Risk-aware pedestrian-vehicle interaction: A multi-objective Bayesian-optimized social force model

Published in Transportmetrica A: Transport Science, 2026

Recommended citation: Ye, Y., Zhou, Z., Ying, C., Xie, J., Chen, X., & Gao, Z.* (2026). "Risk-aware pedestrian-vehicle interaction: A multi-objective Bayesian-optimized social force model." Transportmetrica A: Transport Science, 1-49. https://doi.org/10.1080/23249935.2026.2627403

Accurate simulation of pedestrian–vehicle interactions is essential for urban planning, autonomous driving, and traffic safety analysis.
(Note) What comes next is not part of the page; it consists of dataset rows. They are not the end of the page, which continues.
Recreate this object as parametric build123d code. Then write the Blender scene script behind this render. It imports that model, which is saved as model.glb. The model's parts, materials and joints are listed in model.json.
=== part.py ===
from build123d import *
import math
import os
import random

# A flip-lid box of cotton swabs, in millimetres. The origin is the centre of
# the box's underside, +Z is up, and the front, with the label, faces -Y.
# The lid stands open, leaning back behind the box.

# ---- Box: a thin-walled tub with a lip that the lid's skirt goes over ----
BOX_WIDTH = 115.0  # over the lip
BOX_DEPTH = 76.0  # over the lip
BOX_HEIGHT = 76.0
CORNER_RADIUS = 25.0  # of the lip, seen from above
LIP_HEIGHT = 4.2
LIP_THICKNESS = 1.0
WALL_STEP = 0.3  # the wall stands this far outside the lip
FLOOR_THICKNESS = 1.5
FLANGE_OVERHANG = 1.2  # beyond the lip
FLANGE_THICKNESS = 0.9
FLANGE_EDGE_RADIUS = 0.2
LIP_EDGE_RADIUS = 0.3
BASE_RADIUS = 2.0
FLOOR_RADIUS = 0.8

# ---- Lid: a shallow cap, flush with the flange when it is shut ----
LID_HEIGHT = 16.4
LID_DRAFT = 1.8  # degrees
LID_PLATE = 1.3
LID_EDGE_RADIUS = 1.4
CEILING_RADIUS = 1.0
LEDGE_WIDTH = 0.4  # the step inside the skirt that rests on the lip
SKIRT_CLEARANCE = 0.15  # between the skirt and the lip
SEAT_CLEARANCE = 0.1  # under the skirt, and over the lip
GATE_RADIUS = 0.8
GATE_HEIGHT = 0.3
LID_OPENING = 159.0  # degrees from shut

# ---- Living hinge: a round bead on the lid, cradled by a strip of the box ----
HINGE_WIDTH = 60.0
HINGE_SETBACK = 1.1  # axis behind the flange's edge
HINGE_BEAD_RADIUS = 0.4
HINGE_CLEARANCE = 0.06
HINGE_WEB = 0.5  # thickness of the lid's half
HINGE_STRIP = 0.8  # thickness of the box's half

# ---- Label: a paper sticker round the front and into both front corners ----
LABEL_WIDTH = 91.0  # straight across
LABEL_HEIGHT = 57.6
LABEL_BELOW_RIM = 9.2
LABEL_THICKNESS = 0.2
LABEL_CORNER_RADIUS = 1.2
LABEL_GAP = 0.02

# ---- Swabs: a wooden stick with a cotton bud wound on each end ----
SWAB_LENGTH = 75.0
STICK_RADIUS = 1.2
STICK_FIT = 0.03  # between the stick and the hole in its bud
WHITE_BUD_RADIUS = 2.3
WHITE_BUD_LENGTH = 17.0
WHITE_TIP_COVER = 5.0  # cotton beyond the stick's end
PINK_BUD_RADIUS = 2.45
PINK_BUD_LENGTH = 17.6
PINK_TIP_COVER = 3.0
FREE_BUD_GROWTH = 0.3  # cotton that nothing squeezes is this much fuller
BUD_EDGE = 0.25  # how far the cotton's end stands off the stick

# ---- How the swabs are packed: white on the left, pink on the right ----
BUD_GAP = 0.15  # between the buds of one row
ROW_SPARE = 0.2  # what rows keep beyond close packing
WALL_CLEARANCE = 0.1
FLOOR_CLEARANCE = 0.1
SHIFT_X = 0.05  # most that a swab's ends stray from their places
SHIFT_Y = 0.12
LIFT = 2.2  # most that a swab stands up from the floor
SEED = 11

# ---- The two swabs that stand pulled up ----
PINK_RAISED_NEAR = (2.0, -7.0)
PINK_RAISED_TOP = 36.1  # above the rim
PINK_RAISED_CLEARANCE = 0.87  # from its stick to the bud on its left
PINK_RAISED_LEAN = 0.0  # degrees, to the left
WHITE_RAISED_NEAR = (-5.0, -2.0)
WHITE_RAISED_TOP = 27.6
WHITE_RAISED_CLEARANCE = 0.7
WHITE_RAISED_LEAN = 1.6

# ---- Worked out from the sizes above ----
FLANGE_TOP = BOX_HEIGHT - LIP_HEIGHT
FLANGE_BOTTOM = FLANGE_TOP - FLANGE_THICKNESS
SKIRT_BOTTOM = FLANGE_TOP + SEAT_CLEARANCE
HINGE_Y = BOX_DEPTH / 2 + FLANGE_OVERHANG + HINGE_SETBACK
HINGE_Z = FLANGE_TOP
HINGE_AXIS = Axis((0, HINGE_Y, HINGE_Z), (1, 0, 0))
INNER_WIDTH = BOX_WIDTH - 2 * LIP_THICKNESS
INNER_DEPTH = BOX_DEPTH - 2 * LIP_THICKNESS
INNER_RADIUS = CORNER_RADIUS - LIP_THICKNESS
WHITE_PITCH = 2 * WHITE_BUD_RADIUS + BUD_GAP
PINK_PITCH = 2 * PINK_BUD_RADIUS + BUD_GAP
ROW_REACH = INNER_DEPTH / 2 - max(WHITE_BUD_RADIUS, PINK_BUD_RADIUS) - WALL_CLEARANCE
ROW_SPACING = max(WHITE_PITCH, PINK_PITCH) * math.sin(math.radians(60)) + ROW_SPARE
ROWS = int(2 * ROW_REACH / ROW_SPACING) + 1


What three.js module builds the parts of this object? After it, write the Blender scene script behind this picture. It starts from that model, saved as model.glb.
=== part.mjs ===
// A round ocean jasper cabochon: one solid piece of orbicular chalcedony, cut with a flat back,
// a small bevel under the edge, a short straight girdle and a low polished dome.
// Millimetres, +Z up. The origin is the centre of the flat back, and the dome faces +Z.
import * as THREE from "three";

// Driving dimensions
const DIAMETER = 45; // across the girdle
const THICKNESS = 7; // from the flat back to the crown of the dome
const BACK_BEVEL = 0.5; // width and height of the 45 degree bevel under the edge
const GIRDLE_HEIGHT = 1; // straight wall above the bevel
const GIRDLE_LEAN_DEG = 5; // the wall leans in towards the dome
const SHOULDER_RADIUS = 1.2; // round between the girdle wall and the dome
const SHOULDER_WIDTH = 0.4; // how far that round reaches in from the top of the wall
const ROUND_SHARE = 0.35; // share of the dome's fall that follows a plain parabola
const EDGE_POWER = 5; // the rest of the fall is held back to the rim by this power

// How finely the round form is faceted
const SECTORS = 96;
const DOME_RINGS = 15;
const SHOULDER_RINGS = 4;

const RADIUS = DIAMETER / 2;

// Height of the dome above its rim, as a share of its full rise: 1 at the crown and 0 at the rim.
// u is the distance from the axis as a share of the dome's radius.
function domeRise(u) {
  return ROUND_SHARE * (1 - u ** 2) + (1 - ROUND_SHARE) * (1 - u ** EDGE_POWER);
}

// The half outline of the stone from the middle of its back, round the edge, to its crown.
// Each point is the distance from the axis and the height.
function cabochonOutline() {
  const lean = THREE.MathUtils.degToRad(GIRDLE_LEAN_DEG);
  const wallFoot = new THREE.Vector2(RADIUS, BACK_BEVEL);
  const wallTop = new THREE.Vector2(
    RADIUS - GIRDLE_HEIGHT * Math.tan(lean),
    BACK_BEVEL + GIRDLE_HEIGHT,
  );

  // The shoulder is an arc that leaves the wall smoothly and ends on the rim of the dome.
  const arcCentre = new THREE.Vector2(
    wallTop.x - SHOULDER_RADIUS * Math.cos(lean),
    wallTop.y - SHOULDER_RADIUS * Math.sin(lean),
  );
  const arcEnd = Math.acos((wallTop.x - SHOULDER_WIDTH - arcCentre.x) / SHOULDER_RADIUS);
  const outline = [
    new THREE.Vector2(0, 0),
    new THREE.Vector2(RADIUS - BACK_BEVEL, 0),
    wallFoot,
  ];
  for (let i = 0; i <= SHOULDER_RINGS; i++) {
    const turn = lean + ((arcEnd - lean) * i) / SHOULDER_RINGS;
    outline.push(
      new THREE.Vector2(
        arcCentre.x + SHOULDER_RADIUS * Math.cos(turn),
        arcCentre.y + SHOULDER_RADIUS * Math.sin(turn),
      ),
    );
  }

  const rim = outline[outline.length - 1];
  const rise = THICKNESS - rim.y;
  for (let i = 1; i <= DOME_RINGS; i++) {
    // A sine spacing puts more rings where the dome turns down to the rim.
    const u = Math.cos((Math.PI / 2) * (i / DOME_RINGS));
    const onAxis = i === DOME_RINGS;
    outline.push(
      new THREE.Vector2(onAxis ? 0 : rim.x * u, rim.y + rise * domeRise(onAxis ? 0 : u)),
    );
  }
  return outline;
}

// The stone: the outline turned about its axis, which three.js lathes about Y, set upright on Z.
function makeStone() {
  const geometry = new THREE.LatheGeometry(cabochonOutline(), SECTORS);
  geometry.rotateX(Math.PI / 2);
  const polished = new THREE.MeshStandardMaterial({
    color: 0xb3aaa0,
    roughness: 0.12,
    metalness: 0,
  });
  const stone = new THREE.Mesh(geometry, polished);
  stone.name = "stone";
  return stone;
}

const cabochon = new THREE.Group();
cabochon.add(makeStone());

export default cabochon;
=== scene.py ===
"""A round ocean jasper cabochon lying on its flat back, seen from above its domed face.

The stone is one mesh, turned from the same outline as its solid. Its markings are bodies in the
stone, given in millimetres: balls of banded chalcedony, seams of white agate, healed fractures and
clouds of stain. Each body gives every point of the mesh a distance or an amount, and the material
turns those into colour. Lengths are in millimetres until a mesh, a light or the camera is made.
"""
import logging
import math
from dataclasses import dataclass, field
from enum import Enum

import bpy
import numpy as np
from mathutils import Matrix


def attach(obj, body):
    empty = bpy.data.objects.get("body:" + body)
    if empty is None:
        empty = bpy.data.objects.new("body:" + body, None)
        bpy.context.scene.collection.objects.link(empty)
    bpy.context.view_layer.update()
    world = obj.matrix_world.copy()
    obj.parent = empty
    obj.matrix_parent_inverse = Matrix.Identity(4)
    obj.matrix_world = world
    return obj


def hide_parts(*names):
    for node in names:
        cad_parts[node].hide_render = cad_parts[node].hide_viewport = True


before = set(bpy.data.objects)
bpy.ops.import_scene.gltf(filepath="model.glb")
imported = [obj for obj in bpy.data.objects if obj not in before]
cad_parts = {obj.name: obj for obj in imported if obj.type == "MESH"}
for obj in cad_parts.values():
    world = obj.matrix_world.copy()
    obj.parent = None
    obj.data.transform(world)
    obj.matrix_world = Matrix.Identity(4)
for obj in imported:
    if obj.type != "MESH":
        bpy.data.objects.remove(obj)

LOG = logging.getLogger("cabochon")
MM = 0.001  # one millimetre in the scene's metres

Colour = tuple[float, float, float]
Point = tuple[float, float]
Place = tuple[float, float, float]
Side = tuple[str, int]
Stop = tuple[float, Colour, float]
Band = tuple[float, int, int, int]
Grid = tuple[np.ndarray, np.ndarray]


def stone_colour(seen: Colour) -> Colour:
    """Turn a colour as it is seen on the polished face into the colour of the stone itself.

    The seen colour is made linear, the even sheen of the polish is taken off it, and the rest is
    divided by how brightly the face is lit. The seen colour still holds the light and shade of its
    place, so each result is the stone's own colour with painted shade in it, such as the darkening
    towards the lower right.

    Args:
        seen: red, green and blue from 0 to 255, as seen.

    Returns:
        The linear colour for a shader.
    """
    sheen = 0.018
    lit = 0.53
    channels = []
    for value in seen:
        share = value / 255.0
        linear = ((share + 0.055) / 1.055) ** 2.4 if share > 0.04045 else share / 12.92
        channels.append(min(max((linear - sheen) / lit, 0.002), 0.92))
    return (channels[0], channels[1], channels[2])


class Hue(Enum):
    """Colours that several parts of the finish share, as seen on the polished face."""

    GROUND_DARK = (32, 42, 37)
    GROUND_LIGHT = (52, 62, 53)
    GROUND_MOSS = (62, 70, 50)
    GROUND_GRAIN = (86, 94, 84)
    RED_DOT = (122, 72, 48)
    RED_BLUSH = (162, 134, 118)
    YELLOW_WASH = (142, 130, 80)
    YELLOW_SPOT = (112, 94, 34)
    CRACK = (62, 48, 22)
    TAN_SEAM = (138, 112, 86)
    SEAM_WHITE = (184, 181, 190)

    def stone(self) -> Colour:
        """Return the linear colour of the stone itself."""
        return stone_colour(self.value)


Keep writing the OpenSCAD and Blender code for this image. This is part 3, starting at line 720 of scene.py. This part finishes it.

Beyond simulation accuracy, there is a growing need for simulation frameworks that are physically grounded, interpretable, and capable of representing risk-aware decision-making processes. However, traditional physics-based microscopic models, such as Social Force Models (SFMs), often struggle to represent realistic interaction behavior due to oversimplified assumptions, static parameter tuning, and limited consideration of risk perception. To overcome these limitations, this study proposes Risk-Aware SFM for interpretable and physics-consistent behavioral simulation, which incorporates a velocity-difference-based risk perception mechanism and an adaptive interaction decision-making module. These enhancements enable the model to dynamically adjust pedestrian behavior in response to vehicle movements and contextual traffic conditions. To ensure robust performance across various traffic scenarios, a multi-objective Evolutionary Bayesian Optimization (EBO) framework is introduced to jointly calibrate key model parameters based on two complementary criteria: trajectory accuracy, measured by Average Displacement Error (ADE), and interaction realism, measured by Relative Post-Encroachment Time Error (RPETE). Extensive experiments on two real-world datasets, CITR and DUT, demonstrate that the proposed framework consistently improves both trajectory realism and behavioral fidelity compared with existing SFM variants. The proposed multi-objective calibration strategy effectively balances competing objectives while maintaining strong adaptability in both structured and unstructured environments. Overall, the proposed model provides a transparent, data-efficient, and scalable simulation framework for modeling pedestrian–vehicle interactions under risk-aware and context-sensitive conditions, offering a valuable foundation for safety-oriented traffic simulation and scenario analysis in intelligent transportation systems.